■ What the exercise asks:
Please pull out every line that includes the string "from".

=== Dataset rows ===

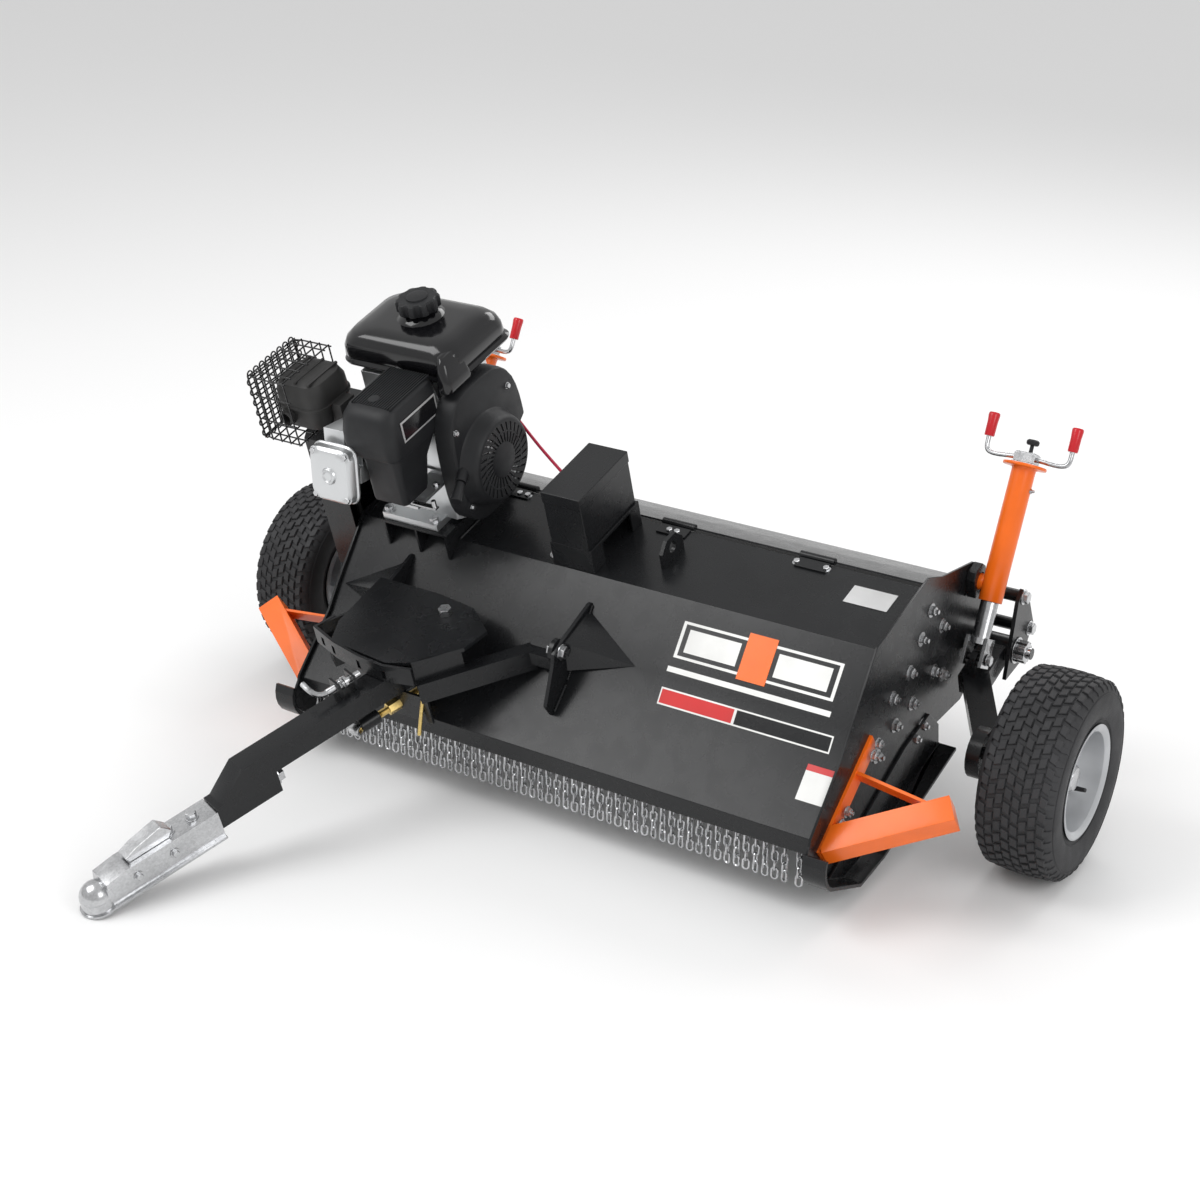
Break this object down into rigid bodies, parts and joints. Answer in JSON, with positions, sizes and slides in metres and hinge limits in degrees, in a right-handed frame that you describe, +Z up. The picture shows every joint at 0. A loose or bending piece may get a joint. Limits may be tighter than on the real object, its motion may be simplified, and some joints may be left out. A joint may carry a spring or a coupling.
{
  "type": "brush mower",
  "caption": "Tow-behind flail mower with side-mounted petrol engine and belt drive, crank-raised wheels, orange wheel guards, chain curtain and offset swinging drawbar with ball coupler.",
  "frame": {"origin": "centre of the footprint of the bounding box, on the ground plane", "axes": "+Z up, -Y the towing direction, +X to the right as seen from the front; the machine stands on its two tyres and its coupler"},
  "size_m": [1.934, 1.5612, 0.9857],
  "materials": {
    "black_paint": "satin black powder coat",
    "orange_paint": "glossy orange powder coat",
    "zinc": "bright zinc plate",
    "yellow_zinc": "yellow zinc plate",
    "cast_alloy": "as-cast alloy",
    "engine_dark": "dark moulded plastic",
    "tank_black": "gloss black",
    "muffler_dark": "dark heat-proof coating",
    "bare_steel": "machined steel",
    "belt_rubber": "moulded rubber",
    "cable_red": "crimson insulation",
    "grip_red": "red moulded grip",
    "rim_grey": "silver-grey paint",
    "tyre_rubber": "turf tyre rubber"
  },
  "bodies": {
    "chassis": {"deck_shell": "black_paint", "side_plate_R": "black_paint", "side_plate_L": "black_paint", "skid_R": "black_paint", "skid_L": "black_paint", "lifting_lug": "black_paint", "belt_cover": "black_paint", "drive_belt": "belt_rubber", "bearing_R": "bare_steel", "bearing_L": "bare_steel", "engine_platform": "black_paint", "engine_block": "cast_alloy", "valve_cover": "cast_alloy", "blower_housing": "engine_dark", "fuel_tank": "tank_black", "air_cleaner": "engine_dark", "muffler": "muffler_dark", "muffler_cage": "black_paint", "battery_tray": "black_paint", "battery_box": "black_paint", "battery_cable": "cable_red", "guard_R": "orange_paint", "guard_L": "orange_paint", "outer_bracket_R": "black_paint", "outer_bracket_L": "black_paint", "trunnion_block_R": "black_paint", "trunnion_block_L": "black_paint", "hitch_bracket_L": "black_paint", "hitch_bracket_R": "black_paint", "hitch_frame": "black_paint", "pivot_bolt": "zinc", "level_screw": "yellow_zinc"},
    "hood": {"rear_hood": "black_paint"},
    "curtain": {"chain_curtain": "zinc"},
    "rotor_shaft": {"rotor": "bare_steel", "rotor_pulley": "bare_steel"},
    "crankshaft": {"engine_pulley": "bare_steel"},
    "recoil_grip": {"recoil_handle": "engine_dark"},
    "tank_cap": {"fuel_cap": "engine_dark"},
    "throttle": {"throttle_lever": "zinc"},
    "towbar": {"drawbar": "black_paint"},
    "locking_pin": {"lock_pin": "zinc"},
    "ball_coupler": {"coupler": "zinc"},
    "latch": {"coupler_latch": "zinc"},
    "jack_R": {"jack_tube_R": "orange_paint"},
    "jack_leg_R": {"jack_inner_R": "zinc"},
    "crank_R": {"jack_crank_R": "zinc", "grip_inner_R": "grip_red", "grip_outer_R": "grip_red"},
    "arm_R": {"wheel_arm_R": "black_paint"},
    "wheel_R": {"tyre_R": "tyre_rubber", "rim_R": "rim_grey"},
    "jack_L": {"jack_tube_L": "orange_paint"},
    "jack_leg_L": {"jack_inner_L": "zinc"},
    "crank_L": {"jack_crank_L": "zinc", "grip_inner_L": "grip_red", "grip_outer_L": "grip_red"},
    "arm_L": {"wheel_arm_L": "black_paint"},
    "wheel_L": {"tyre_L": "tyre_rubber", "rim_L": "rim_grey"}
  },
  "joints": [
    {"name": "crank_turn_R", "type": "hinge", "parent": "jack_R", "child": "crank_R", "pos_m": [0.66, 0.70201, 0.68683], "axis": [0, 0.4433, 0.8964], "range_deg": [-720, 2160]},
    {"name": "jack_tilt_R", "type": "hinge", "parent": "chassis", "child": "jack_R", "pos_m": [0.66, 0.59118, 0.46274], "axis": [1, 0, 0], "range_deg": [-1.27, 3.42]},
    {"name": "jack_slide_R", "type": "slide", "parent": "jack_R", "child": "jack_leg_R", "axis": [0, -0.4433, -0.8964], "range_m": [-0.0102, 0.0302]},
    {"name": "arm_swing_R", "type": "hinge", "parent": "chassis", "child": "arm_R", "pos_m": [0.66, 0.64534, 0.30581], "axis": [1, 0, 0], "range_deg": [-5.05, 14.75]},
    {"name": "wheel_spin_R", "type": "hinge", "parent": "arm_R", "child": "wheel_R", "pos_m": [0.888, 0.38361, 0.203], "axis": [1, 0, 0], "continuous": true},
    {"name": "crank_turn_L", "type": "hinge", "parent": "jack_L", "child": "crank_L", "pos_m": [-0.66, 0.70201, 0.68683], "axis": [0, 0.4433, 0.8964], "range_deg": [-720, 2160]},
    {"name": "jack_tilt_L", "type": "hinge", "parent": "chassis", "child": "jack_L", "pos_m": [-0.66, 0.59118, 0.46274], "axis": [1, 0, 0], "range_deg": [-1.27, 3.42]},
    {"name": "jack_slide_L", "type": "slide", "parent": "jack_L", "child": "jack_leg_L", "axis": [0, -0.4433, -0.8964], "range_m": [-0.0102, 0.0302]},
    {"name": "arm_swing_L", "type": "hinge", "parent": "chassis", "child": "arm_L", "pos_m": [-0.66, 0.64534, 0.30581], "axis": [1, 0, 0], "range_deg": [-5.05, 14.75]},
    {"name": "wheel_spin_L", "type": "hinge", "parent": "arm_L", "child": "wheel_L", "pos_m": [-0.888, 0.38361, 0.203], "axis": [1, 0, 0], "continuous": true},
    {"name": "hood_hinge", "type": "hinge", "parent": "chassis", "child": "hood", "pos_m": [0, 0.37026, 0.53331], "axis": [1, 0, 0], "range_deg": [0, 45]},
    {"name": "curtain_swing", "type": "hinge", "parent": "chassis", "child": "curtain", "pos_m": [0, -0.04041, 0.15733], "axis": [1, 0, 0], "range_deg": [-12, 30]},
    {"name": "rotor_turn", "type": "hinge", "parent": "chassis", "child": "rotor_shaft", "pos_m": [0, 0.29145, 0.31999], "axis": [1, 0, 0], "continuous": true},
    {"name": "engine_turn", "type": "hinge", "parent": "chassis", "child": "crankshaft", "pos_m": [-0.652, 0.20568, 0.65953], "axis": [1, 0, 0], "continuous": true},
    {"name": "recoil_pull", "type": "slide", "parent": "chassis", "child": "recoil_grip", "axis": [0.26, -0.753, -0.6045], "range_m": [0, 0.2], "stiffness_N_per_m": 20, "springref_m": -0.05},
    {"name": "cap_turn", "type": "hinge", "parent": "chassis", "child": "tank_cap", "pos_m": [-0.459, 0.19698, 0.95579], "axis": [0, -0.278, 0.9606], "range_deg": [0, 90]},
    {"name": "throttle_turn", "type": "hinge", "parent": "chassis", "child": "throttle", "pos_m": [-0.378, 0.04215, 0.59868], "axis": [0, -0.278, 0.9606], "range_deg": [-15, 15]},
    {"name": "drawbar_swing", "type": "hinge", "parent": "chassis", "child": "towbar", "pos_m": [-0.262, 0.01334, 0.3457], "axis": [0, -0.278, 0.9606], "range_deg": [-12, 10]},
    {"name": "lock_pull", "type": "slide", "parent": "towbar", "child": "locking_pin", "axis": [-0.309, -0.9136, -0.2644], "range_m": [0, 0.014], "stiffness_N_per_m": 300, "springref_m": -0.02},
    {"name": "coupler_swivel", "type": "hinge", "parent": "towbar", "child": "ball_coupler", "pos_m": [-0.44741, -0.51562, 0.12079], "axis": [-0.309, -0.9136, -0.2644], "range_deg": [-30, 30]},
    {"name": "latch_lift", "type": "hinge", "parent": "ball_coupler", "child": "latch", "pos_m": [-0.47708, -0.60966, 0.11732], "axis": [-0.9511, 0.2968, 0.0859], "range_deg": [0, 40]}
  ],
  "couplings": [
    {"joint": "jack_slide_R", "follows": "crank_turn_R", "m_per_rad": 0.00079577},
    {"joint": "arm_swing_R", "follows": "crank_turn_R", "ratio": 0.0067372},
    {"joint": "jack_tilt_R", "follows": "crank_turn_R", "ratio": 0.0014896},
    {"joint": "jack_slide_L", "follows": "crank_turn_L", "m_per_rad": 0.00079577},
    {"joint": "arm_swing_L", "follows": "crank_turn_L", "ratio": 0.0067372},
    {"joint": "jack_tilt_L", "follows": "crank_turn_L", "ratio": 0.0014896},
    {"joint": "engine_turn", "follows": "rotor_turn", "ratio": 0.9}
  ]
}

===
=== Dataset rows ===

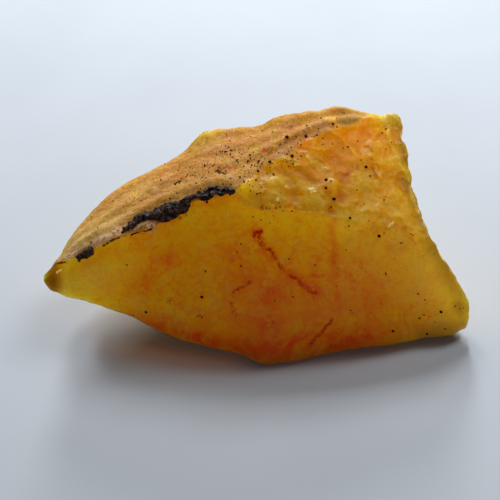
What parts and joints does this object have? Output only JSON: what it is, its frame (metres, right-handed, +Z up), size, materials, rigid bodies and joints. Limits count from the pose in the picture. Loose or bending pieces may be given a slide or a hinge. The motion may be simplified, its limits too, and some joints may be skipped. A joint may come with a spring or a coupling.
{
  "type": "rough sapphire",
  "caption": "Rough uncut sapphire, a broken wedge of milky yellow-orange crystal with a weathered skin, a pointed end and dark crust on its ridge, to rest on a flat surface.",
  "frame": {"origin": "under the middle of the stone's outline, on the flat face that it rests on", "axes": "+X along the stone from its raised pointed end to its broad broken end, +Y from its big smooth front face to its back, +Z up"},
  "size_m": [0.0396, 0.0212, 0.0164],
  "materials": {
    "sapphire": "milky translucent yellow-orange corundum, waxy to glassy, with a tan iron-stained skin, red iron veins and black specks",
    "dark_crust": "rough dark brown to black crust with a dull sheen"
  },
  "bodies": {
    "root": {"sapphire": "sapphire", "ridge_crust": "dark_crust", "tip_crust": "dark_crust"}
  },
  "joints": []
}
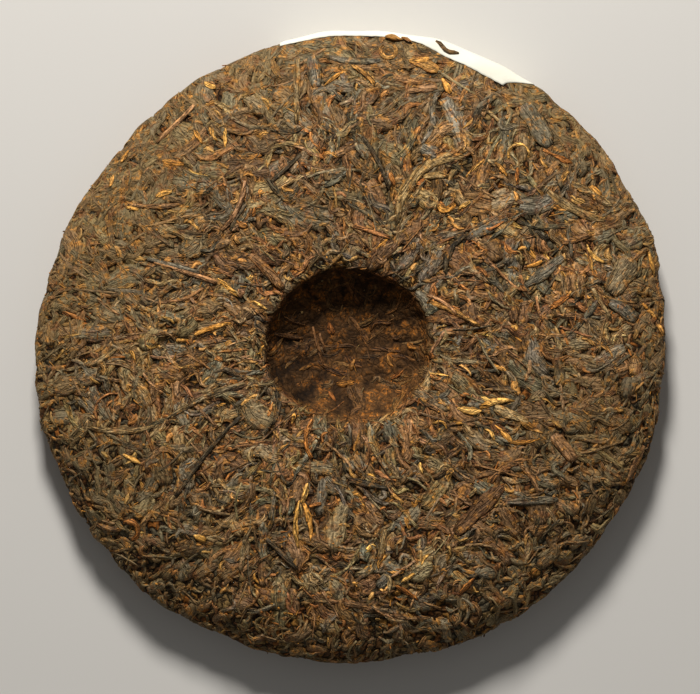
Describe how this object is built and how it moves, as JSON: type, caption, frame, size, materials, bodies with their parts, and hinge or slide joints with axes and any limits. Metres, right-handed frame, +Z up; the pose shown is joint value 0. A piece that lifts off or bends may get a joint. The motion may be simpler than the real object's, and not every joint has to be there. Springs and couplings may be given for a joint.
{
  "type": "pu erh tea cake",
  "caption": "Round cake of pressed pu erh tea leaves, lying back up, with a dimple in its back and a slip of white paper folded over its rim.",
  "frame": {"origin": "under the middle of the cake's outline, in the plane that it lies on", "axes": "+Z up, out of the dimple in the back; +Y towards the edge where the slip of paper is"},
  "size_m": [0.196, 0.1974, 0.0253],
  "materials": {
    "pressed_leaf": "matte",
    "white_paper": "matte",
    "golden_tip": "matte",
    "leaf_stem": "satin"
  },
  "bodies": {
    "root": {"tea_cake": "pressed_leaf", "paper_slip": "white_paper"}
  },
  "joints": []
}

===

■ Exercise output:
  "frame": {"origin": "centre of the footprint of the bounding box, on the ground plane", "axes": "+Z up, -Y the towing direction, +X to the right as seen from the front; the machine stands on its two tyres and its coupler"},
What parts and joints does this object have? Output only JSON: what it is, its frame (metres, right-handed, +Z up), size, materials, rigid bodies and joints. Limits count from the pose in the picture. Loose or bending pieces may be given a slide or a hinge. The motion may be simplified, its limits too, and some joints may be skipped. A joint may come with a spring or a coupling.
  "frame": {"origin": "under the middle of the stone's outline, on the flat face that it rests on", "axes": "+X along the stone from its raised pointed end to its broad broken end, +Y from its big smooth front face to its back, +Z up"},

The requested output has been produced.